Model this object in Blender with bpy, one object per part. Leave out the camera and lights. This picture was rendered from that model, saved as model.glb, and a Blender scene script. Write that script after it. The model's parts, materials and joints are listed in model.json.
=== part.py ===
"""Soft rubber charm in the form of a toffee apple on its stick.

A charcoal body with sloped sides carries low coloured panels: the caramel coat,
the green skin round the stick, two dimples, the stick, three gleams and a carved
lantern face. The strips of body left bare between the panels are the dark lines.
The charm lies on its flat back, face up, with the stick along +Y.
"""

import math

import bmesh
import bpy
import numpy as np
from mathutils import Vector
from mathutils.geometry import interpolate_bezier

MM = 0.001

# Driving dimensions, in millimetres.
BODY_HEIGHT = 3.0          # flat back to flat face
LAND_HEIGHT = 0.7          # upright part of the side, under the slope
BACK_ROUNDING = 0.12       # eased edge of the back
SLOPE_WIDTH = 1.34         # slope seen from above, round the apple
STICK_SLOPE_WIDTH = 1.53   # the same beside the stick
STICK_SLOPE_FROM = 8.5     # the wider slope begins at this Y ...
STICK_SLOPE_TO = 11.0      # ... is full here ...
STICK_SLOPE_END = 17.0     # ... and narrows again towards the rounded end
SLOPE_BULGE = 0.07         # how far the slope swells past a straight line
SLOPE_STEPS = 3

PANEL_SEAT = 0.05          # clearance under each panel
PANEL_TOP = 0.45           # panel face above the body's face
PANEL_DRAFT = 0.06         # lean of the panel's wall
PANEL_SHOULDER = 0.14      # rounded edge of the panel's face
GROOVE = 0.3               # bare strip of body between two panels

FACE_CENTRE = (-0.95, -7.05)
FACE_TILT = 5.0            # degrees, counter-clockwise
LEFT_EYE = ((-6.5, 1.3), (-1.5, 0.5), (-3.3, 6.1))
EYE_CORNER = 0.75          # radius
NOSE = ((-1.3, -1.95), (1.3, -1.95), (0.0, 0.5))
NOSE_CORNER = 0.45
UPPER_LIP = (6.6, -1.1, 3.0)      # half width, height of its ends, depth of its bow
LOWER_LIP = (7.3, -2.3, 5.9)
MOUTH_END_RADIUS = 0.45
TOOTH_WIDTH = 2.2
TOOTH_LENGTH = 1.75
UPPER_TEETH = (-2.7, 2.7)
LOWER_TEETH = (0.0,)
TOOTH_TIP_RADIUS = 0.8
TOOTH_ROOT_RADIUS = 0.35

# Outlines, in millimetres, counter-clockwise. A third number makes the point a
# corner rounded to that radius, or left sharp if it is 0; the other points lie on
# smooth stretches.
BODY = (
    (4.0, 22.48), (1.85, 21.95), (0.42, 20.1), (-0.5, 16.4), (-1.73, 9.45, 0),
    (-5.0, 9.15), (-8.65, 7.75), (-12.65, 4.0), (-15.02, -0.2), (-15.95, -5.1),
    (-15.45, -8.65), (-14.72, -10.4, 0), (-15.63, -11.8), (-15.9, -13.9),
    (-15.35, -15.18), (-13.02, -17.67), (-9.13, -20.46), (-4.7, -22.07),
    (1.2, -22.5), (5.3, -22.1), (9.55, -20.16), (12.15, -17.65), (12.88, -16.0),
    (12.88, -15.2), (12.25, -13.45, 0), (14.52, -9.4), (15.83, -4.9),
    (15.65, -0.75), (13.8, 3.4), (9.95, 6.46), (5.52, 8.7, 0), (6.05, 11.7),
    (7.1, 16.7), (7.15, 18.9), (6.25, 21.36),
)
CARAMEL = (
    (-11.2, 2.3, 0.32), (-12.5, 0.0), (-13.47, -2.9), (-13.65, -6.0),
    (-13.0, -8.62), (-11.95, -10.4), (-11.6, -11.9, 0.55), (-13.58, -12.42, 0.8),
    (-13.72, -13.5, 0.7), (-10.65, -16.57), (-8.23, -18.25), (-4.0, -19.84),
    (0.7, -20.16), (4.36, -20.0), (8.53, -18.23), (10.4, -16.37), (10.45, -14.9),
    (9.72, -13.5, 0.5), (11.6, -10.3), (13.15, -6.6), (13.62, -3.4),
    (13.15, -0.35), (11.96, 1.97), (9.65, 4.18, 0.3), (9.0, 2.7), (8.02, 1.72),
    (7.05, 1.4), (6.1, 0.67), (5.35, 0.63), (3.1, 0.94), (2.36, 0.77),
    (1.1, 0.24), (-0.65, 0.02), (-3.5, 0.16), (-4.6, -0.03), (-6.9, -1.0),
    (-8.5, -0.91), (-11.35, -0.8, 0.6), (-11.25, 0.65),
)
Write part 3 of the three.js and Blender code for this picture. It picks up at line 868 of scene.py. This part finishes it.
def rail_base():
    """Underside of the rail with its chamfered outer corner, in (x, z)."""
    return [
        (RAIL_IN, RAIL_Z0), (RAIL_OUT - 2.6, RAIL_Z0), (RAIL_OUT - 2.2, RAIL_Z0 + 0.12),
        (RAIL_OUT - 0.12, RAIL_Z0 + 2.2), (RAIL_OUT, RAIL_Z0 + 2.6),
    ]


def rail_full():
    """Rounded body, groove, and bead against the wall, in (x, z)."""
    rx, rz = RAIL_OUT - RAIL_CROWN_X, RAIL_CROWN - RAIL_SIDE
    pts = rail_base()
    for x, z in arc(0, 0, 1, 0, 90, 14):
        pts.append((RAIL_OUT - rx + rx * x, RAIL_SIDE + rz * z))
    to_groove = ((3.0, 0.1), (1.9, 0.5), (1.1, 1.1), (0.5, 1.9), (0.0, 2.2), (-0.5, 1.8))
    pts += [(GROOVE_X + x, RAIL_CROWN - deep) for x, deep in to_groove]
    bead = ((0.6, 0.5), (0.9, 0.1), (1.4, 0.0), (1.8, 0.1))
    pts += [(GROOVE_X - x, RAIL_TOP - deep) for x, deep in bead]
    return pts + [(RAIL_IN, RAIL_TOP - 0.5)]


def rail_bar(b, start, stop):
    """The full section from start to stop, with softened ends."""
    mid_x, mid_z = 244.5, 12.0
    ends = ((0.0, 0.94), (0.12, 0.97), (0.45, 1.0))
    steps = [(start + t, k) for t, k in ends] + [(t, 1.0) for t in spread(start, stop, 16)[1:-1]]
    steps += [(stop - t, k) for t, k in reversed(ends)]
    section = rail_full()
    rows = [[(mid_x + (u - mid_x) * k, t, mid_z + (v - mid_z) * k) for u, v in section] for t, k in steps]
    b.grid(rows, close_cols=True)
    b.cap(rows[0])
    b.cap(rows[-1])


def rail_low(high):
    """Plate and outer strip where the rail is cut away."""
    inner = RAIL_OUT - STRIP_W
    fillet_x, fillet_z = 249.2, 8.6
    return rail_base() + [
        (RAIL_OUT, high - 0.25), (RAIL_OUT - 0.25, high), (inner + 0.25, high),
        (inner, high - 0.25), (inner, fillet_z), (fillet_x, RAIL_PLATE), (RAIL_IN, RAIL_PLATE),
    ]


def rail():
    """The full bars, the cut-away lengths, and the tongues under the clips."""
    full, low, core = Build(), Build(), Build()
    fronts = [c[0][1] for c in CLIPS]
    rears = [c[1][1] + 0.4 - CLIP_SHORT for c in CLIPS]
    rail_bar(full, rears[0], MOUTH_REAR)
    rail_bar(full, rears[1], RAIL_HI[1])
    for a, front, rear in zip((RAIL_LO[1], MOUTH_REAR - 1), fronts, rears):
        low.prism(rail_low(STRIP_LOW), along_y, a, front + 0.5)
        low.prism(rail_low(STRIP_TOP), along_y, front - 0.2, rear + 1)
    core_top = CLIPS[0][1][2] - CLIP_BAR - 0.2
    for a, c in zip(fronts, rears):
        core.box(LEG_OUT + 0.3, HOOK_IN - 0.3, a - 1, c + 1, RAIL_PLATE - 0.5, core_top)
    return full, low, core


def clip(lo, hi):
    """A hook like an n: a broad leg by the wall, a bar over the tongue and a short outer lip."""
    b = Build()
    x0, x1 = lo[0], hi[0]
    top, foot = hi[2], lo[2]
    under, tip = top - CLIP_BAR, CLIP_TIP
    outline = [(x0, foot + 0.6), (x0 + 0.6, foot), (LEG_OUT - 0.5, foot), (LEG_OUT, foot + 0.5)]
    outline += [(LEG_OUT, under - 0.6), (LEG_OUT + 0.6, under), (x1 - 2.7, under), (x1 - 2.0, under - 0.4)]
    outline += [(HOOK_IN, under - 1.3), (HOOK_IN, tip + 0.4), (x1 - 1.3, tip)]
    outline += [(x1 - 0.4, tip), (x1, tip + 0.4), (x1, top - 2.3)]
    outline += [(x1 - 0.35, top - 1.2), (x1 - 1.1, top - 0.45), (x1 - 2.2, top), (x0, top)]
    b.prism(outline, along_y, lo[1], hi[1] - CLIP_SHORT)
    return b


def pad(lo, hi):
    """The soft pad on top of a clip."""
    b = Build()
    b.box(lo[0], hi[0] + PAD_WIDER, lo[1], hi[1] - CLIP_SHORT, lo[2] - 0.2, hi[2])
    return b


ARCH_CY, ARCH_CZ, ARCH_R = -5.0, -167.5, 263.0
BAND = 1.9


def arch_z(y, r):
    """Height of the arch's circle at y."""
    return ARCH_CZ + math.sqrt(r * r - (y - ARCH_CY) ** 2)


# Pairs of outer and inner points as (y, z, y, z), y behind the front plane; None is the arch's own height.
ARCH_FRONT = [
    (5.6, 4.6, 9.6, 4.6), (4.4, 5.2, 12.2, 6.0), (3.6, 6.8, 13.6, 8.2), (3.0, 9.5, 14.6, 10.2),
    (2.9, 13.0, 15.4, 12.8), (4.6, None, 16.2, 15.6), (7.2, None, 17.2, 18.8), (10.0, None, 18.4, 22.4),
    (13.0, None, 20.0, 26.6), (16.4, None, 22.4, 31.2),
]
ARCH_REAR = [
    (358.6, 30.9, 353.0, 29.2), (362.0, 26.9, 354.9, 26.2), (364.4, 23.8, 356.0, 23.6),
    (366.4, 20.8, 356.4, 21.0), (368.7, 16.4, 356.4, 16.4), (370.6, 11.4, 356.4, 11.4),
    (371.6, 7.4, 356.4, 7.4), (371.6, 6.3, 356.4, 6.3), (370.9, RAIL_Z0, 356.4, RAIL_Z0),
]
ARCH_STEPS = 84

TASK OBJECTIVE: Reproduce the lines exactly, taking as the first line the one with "Write part 3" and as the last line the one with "return pts + [(RAIL_IN, RAIL_TOP - 0.5)]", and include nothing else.

RESPONSE:
Write part 3 of the three.js and Blender code for this picture. It picks up at line 868 of scene.py. This part finishes it.
def rail_base():
    """Underside of the rail with its chamfered outer corner, in (x, z)."""
    return [
        (RAIL_IN, RAIL_Z0), (RAIL_OUT - 2.6, RAIL_Z0), (RAIL_OUT - 2.2, RAIL_Z0 + 0.12),
        (RAIL_OUT - 0.12, RAIL_Z0 + 2.2), (RAIL_OUT, RAIL_Z0 + 2.6),
    ]


def rail_full():
    """Rounded body, groove, and bead against the wall, in (x, z)."""
    rx, rz = RAIL_OUT - RAIL_CROWN_X, RAIL_CROWN - RAIL_SIDE
    pts = rail_base()
    for x, z in arc(0, 0, 1, 0, 90, 14):
        pts.append((RAIL_OUT - rx + rx * x, RAIL_SIDE + rz * z))
    to_groove = ((3.0, 0.1), (1.9, 0.5), (1.1, 1.1), (0.5, 1.9), (0.0, 2.2), (-0.5, 1.8))
    pts += [(GROOVE_X + x, RAIL_CROWN - deep) for x, deep in to_groove]
    bead = ((0.6, 0.5), (0.9, 0.1), (1.4, 0.0), (1.8, 0.1))
    pts += [(GROOVE_X - x, RAIL_TOP - deep) for x, deep in bead]
    return pts + [(RAIL_IN, RAIL_TOP - 0.5)]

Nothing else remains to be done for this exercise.